If checking tire pressure lets air out, there shouldn’t be any need for that knob on the rear end of the gauge.
Q: Should all 4 tires have the same PSI?
Well-inflated tires enhance fuel economy, improve safety, gives better traction and a seamless driving experience. On the other hand, under-inflated tires project quicker, and uneven tire wear, overheating and consumes more gas.
All tires should be on the same PSI to avoid accelerated wear, rough handling, and loss of traction.
Q: Is it OK to lower tire pressure?
Many motorists don’t care about their tire pressure let alone think of low tire pressure. This matters a lot, and they should think of it.
It is not okay to lower tire pressure below the specified ratings. Low tire pressure can cause bad gas mileage, handling issues, and can even cause a tire to fail.

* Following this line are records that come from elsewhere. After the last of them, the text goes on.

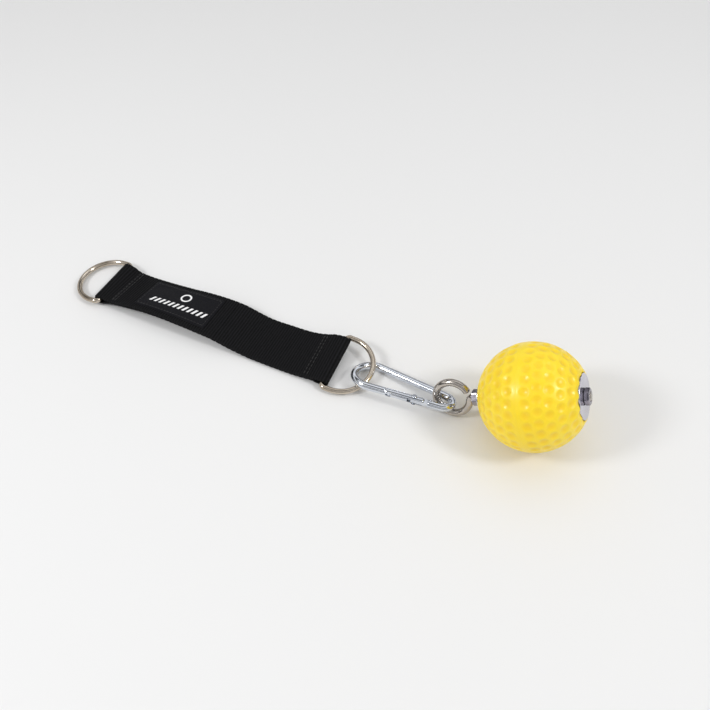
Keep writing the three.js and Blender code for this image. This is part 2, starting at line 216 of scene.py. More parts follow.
class Mat:
    def __init__(self, name):
        self.m = bpy.data.materials.new(name)
        self.m.use_nodes = True
        self.t = self.m.node_tree
        self.b = self.t.nodes["Principled BSDF"]

    def n(self, kind, **k):
        x = self.t.nodes.new(kind)
        for a, v in k.items():
            if a.startswith("_"):
                x.inputs[a[1:].replace("_", " ")].default_value = v
            else:
                setattr(x, a, v)
        return x

    def link(self, a, b):
        self.t.links.new(a, b)
        return self

    def noise(self, scale, detail=4, vec=None, rough=0.55):
        x = self.n("ShaderNodeTexNoise")
        x.inputs["Scale"].default_value = scale
        x.inputs["Detail"].default_value = detail
        x.inputs["Roughness"].default_value = rough
        if vec is not None:
            self.link(vec, x.inputs["Vector"])
        return x.outputs["Fac"]

    def ramp(self, fac, stops):
        x = self.n("ShaderNodeValToRGB")
        e = x.color_ramp.elements
        while len(e) < len(stops):
            e.new(0.5)
        for el, (p, c) in zip(e, stops):
            el.position = p
            el.color = c if len(c) == 4 else (*c, 1)
        self.link(fac, x.inputs["Fac"])
        return x.outputs["Color"]

    def rng(self, fac, a, b, lo, hi):
        x = self.n("ShaderNodeMapRange")
        for k, v in (("From Min", a), ("From Max", b), ("To Min", lo), ("To Max", hi)):
            x.inputs[k].default_value = v
        self.link(fac, x.inputs["Value"])
        return x.outputs["Result"]

    def math(self, op, a, b=None):
        x = self.n("ShaderNodeMath", operation=op)
        for i, v in enumerate((a, b)):
            if v is None:
                continue
            if isinstance(v, (int, float)):
                x.inputs[i].default_value = v
            else:
                self.link(v, x.inputs[i])
        return x.outputs[0]

    def bump(self, height, strength, dist, normal=None):
        x = self.n("ShaderNodeBump")
        x.inputs["Strength"].default_value = strength
        x.inputs["Distance"].default_value = dist
        self.link(height, x.inputs["Height"])
        if normal is not None:
            self.link(normal, x.inputs["Normal"])
        return x.outputs["Normal"]

    def obj(self):
        return self.n("ShaderNodeTexCoord").outputs["Object"]

    def painted_crevice_shade(self, color, dark, dist):
        """Painted shade: darkens a colour towards a dark tone where the surface is closely hemmed in."""
        ao = self.n("ShaderNodeAmbientOcclusion", samples=8)
        ao.inputs["Distance"].default_value = dist
        m = self.n("ShaderNodeMix", data_type="RGBA")
        self.link(self.rng(ao.outputs["AO"], 0.25, 0.85, 0, 1), m.inputs[0])
        m.inputs[6].default_value = dark
        self.link(color, m.inputs[7])
        return m.outputs[2]

    def attr(self, name, out="Vector"):
        return self.n("ShaderNodeAttribute", attribute_name=name).outputs[out]


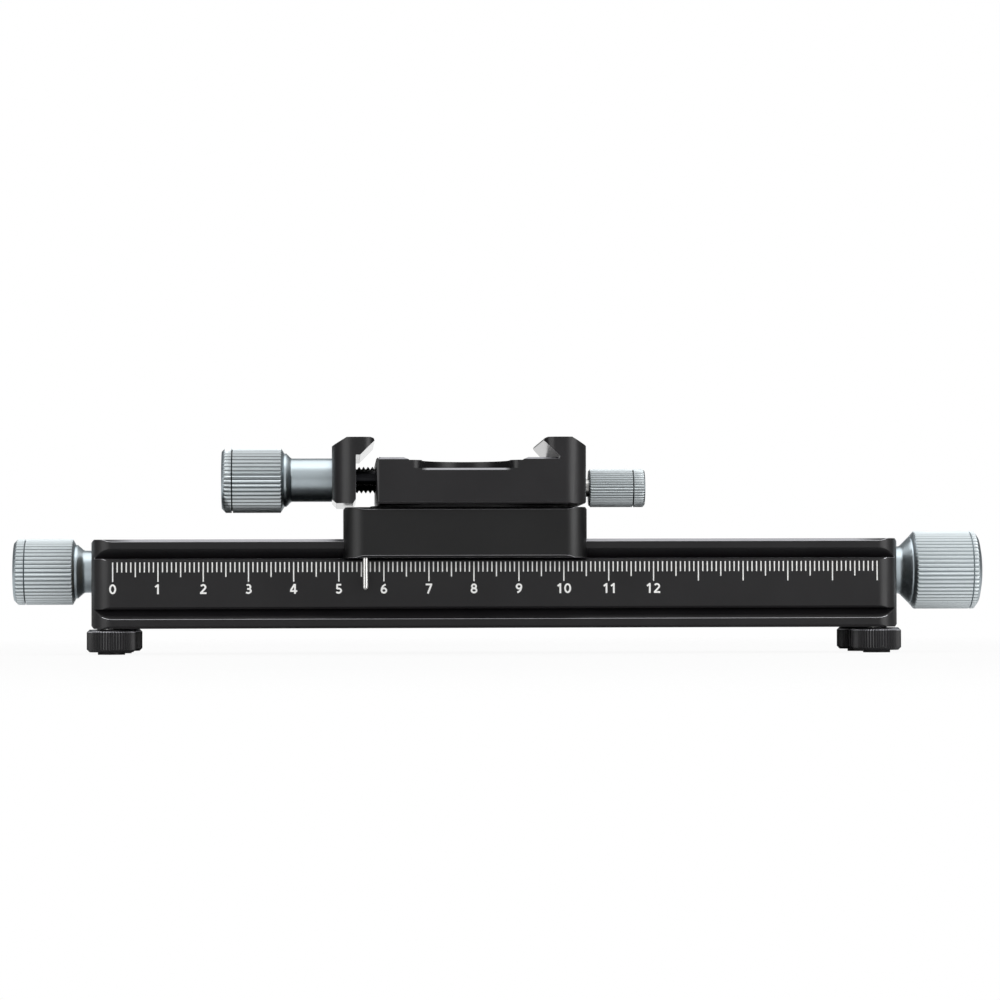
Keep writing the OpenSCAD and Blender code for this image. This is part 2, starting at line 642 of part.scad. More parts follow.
module moving_jaw() color(black) difference() {
    intersection() {
        across_y(clamp_depth + 2, [
            [jaw_x0, clamp_z + 1], [jaw_x0 + 1, clamp_z + 0.1], [jaw_x1 - 0.6, clamp_z + 0.1], [jaw_x1, clamp_z + 1],
            [jaw_x1, lip_tip_z - lip_h + 0.3], [jaw_x1 + lip_step, lip_tip_z - lip_h + 0.3],
            [jaw_x1 + lip_step + lip_h - 0.3, lip_tip_z], [jaw_x1 + lip_step + lip_h - 0.5, jaw_z - 0.25],
            [jaw_x1 + lip_step + lip_h - 1.2, jaw_z],
            [jaw_x0 + jaw_slope_x, jaw_z], [jaw_x0, jaw_z - jaw_slope_z]]);
        translate([0, 0, clamp_z - cut]) linear_extrude(jaw_h + 2 * cut)
            polygon(rounded_outline(jaw_x0, jaw_x1 + lip_step + lip_h, -clamp_side, clamp_side,
                jaw_t - 0.1, lip_plan_r));
    }
    rod_x(clamp_screw_d + 2 * running_gap, jaw_x0 - cut, jaw_x1 + cut, 0, axis_z);
    rod_x(ring_d + 0.6, jaw_x1 - ring_seat, jaw_x1 + cut, 0, axis_z);
    for (y = [-guide_offset, guide_offset])
        rod_x(guide_d + 2 * fixed_gap, jaw_x1 - guide_seat, jaw_x1 + cut, y, axis_z);
}

guide_seat = 3.5;
guide_pin_end = guide_hole_end - jaw_gap - 0.3;

module guide_pins() color(dark_steel)
    for (y = [-guide_offset, guide_offset])
        rod_x(guide_d, jaw_x1 - guide_seat, guide_pin_end, y, axis_z);

// Clamp screw and knob

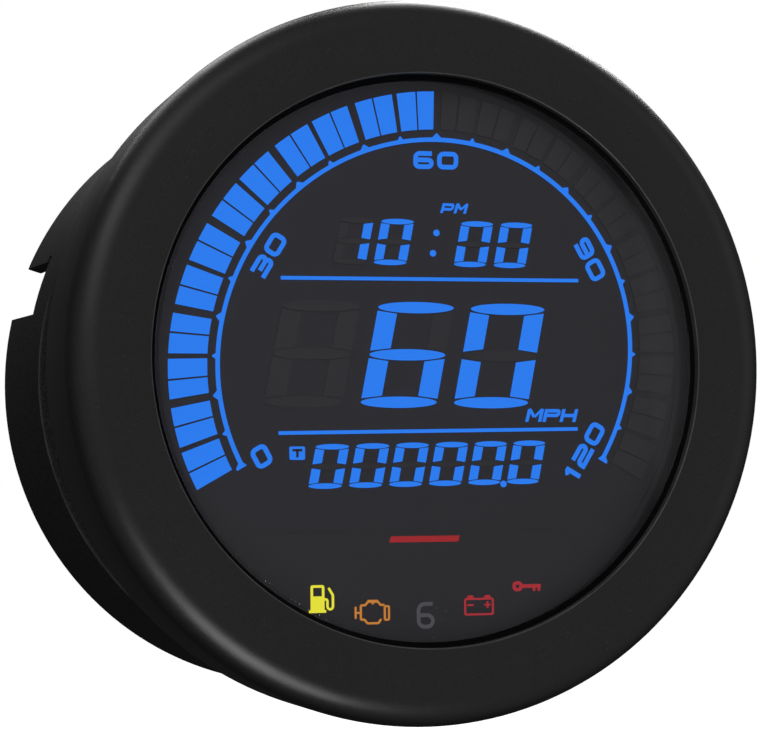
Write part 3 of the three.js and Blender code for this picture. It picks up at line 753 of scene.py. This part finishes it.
def build_vent():
    base = turned([
        (0, 50), (1.7, 50), (1.7, 53.9), (4.2, 53.9), (4.2, 54.9), (3.2, 55.8), (0, 55.8),
    ], [(0.35, 3, (4, 5))], MEDIUM, VENT_CENTRE)
    slits = bmesh.new()
    for offset in (0.0, -1.2, 1.2):
        brick(0.5, 4.4, 55.4, 57, (VENT_CENTRE[0] + offset, VENT_CENTRE[1]), 0.0, 0.0, slits)
    stood("vent_cap", combined(base, [("DIFFERENCE", slits)]), RUBBER,
          ["vent_plug"])


# The display. Dial places are millimetres right of and above the gauge axis.
# The round scale sits a little off that axis, and leans and turns a little.

DIAL_CENTRE = (0.84, 0.85)
DIAL_LEAN = math.radians(3.35)
DIAL_TURN = 0.84
SEGMENT_DEPTH = 1.12
SEGMENT_THICK = 0.1
PRINT_DEPTH = 0.95
PRINT_THICK = 0.08
ARC_RADIUS = 32.6
ARC_WIDTH = 0.66
TICK_TIP = 33.55
BAR_INNER = 34.15
BAR_OUTER = 39.95
BARS = 48
LIT_BARS = 24
SCALE_END = 120
WINDOW_RADIUS = 41.0
WINDOW_FOOT = -25.5
SLANT = math.radians(11.5)
VIEW_TURN = (0, -1, 0)


def dial_point(x, z):
    return Vector((x * MM, 0, z * MM))


def stand_up(bm):
    """Turns a drawing made flat on the ground to face the rider."""
    bmesh.ops.rotate(bm, verts=bm.verts, cent=(0, 0, 0),
                     matrix=Matrix.Rotation(math.radians(90), 3, "X"))


def patch(bm, points):
    return bm.faces.new([bm.verts.new(dial_point(x, z)) for x, z in points])


def pen(bm, width, start, heading, moves):
    """Draws a flat stroke: ("run", length) goes straight, ("bend", degrees, radius) turns."""
    place = Vector((start[0], start[1]))
    angle = math.radians(heading)
    side = Vector((-math.sin(angle), math.cos(angle))) * width / 2
    ends = [bm.verts.new(dial_point(*(place + side))), bm.verts.new(dial_point(*(place - side)))]
    nib = bm.edges.new(ends)
    for move in moves:
        if move[0] == "run":
            step = Vector((math.cos(angle), math.sin(angle))) * move[1]
            grown = bmesh.ops.extrude_edge_only(bm, edges=[nib])["geom"]
            fresh = [part for part in grown if isinstance(part, bmesh.types.BMVert)]
            bmesh.ops.translate(bm, verts=fresh, vec=dial_point(*step))
            nib = [part for part in grown if isinstance(part, bmesh.types.BMEdge)
                   and all(vert in fresh for vert in part.verts)][0]
            place += step
        else:
            turn = math.radians(move[1])
            hand = 1 if turn > 0 else -1
            centre = place + Vector((-math.sin(angle), math.cos(angle))) * move[2] * hand
            swept = bmesh.ops.spin(bm, geom=list(nib.verts) + [nib],
                                   cent=dial_point(*centre), axis=VIEW_TURN, dvec=(0, 0, 0),
                                   angle=turn, steps=6, use_merge=False, use_duplicate=False)
            nib = [part for part in swept["geom_last"]
                   if isinstance(part, bmesh.types.BMEdge)][0]
            offset = place - centre
            cosine = math.cos(turn)
            sine = math.sin(turn)
            place = centre + Vector((offset.x * cosine - offset.y * sine,
                                     offset.x * sine + offset.y * cosine))
            angle += turn
    return bm


def placed(target, part, centre=(0, 0), turn=0.0, slant=0.0):
    """Leans, turns and moves a small drawing, and adds it to the target drawing."""
    if slant:
        lean = Matrix.Identity(4)
        lean[0][2] = math.tan(slant)
        bmesh.ops.transform(part, verts=part.verts, matrix=lean)
    if turn:
        bmesh.ops.rotate(part, verts=part.verts, cent=(0, 0, 0),
                         matrix=Matrix.Rotation(-math.radians(turn), 3, "Y"))
    bmesh.ops.translate(part, verts=part.verts, vec=dial_point(*centre))
    return merged(target, part)


def laid(name, bm, material, depth, thick):
    """Turns the flat drawing into a thin film at the given depth."""
    bmesh.ops.remove_doubles(bm, verts=bm.verts, dist=1e-6)
    grown = bmesh.ops.extrude_face_region(bm, geom=bm.faces[:])["geom"]
    back = [part for part in grown if isinstance(part, bmesh.types.BMVert)]
    bmesh.ops.translate(bm, verts=back, vec=(0, thick * MM, 0))
    bmesh.ops.translate(bm, verts=bm.verts, vec=(0, at(depth), 0))
    return finished(name, bm, material)


def segments(name, bm, material):
    laid(name, bm, material, SEGMENT_DEPTH, SEGMENT_THICK)


def sign(name, bm, material, centre, slant=0.0):
    drawn = placed(bmesh.new(), bm, centre, slant=slant)
    laid(name, drawn, material, PRINT_DEPTH, PRINT_THICK)


def speed_angle(mph):
    return 210.0 - 2.0 * mph


def on_dial(bm):
    return placed(bmesh.new(), bm, DIAL_CENTRE, DIAL_TURN, DIAL_LEAN)


def sector(bm, inner, outer, start, end, steps):
    near = on_circle(inner, start)
    far = on_circle(outer, start)
    ends = [bm.verts.new(dial_point(*near)), bm.verts.new(dial_point(*far))]
    edge = bm.edges.new(ends)
    bmesh.ops.spin(bm, geom=ends + [edge], cent=(0, 0, 0), axis=VIEW_TURN, dvec=(0, 0, 0),
                   angle=math.radians(end - start), steps=steps, use_merge=False,
                   use_duplicate=False)


def half_gap(boundary):
    """Half the gap beside a bar, in degrees. It is wider after each pair, and each four."""
    gap = 0.27
    if boundary % 2 == 0:
        gap = 0.74
    if boundary % 4 == 0:
        gap = 1.22
    middle = (BAR_INNER + BAR_OUTER) / 2
    return math.degrees(gap / 2 / middle)


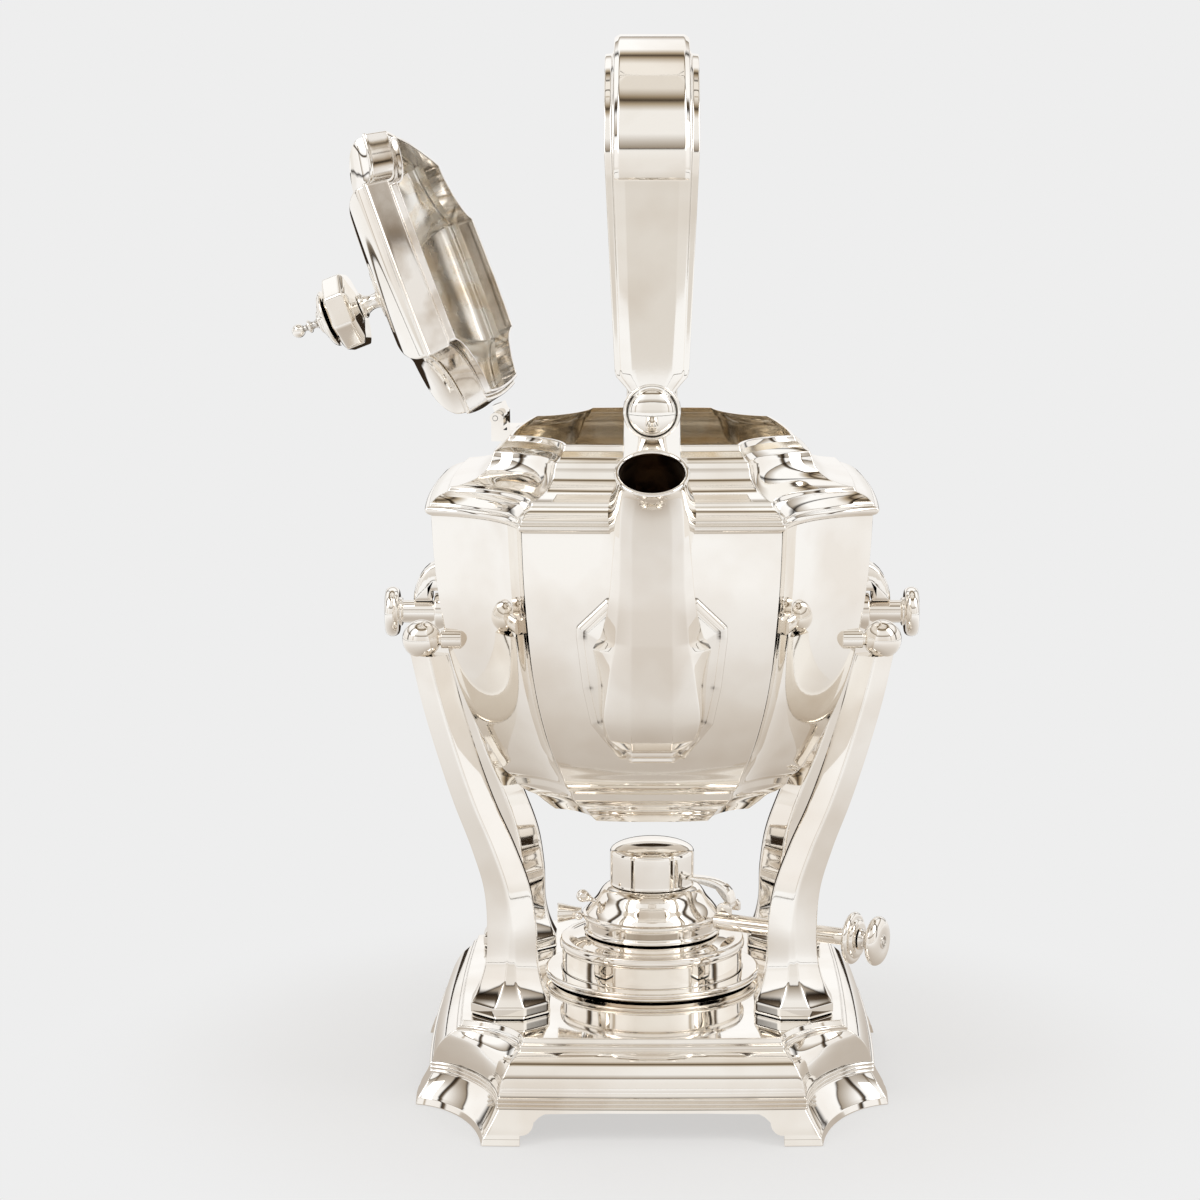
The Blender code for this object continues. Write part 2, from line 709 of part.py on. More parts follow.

You don’t want to lower your tire pressure or let it stay lower for an extended period. Low tire pressure can cause a tire to blow.
Let Air Out of a Tire YouTube
Proper tire pressure will improve tire grip and traction, provide better handling, improve gas mileage, and offer a seamless driving experience. Tire pressure plays a critical role in the overall performance of a car. Therefore, it is important to learn how to let air out of tires and how to inflate car tires.
Hopefully, this article has unveiled a simplified method on how to let air out of a tire without a gauge. The steps in this article are also handy if you’re looking for how to let air out of a tire with a gauge.